Financials are leading the markets but just now approaching a key level of resistance. Make or break moment for the markets?
Same for Gold – At an important level. Speaks to currency, fear, and interest rate risks in the system.
This one is a little more technical but it shows the ratio of the 10 year Treasury bond yield to the S&P 500 index. We don’t want to see this line rising and a break above the horizontal line marked above would indicate trouble for stocks (rates are rising faster than stocks). This indicator topped in early 2009 almost exactly corresponding to the last bottom in stocks. Another thing that is now approaching an important inflection point.
Did the US market already hit it’s 2018 upside target - on January 26th? Crazy days.
This chart shows the annualized gains in the S&P 500 during previous bull markets – average 16.8%/ year with average Nominal GDP of 7.1% and real GDP of 3.8%. While the gains and “months” of the current bull market are consistent with those of the past, it has done so with less than half of normal GDP growth. Share buybacks, rather than real earnings have been driving excess returns in this bull market but that’s a longer story. Share Buybacks are likely to end for all but the very largest mega-cap companies. Earnings and real GDP growth are going to have to start justifying these valuations or prices will fall.

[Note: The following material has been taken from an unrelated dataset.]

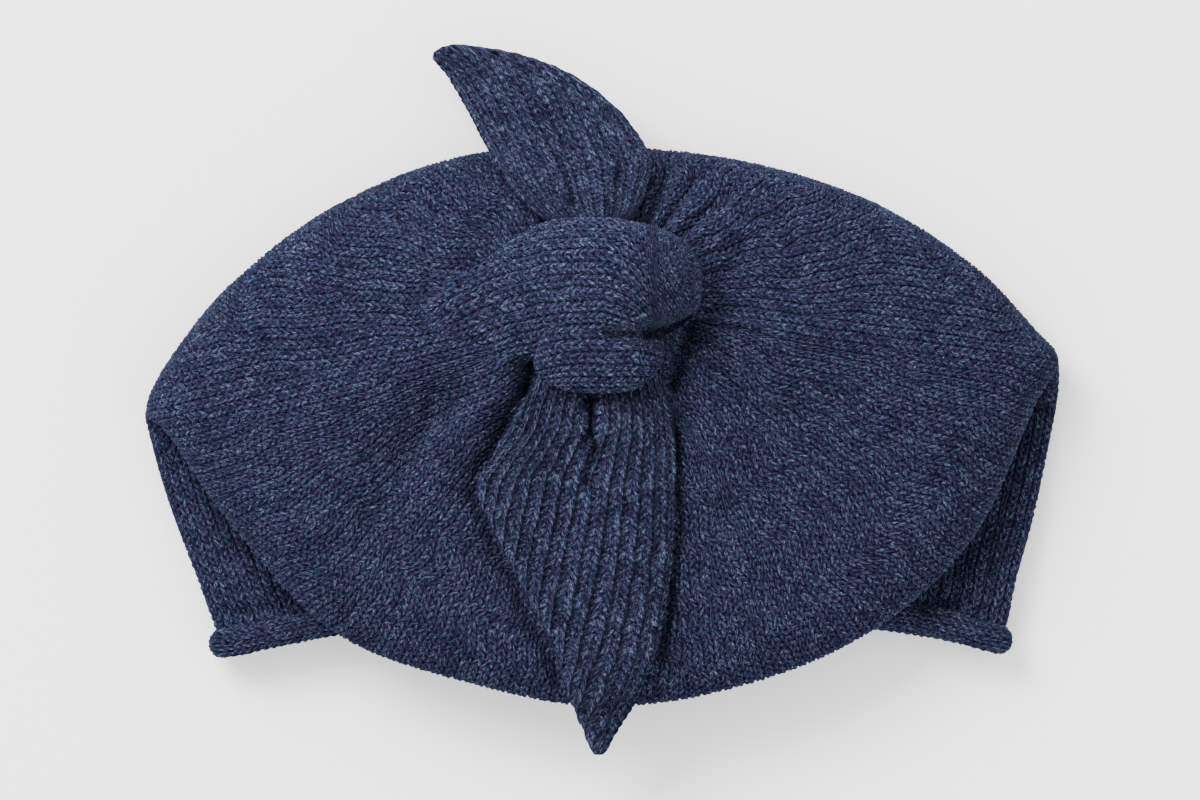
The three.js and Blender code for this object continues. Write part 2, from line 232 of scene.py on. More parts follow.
def bakeLayout(points, faces, side):  # flat layout: one island for each side of the cloth
    low = points.min(axis=0)
    wide, deep = np.ptp(points, axis=0)[:2]
    corners = points[faces] - low
    x, y = corners[..., 0], corners[..., 1]
    y = np.where(side[:, None], 2 * deep + bakeGap - y, y)
    return bakeMargin + (1 - 2 * bakeMargin) * np.stack([x, y], axis=-1) / max(wide, 2 * deep + bakeGap)


def unwind(corners, axis, whole):  # lets the faces that close a ring run on past its last column
    values = corners[..., axis]
    jump = np.ptp(values, axis=1) > whole / 2
    values[jump] = np.where(values[jump] < whole / 2, values[jump] + whole, values[jump])


# the hat's outer skin

leftEnd, rightEnd = -114.4, 114.8
knotX, knotY = 4.6, 25  # the middle of the knot, where the columns of stitches meet
backCorner = 0.36  # the back lies flat from this sine of the way round
bandTop, bandFade = 19.4, 2  # the front band lies below this height and the cloth over it above

crownOutline = [  # the fold that bounds the crown, from left to right: upper edge, lip
    (-3, -3),
    (10.2, -8.8),
    (30, -32.1),
    (48.9, -58.4),
    (61.4, -70.6),
    (63.8, -77),
    (60.2, -71.7),
    (50.2, -58.3),
    (34.5, -35.2),
    (17.8, -0.7),
    (10, 10),
]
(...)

Is this is the top of the corporate credit cycle? Shaded areas represent recessions. We’re probably close, give or take a few months or quarters.
That’s it for today. Needless to say, we’re staying flexible with our holdings and assumptions about the future, ready to de-risk our portfolios if need be and watching all of these lines in the sand very carefully. We’ve been glad to be your partner in wealth accumulation over the last several years as our greatest value now angles back toward wealth preservation. Create Wealth/ Defend It as our motto states.
Remember – Your investing life is way to short to waste your time (years) recovering from a huge loss.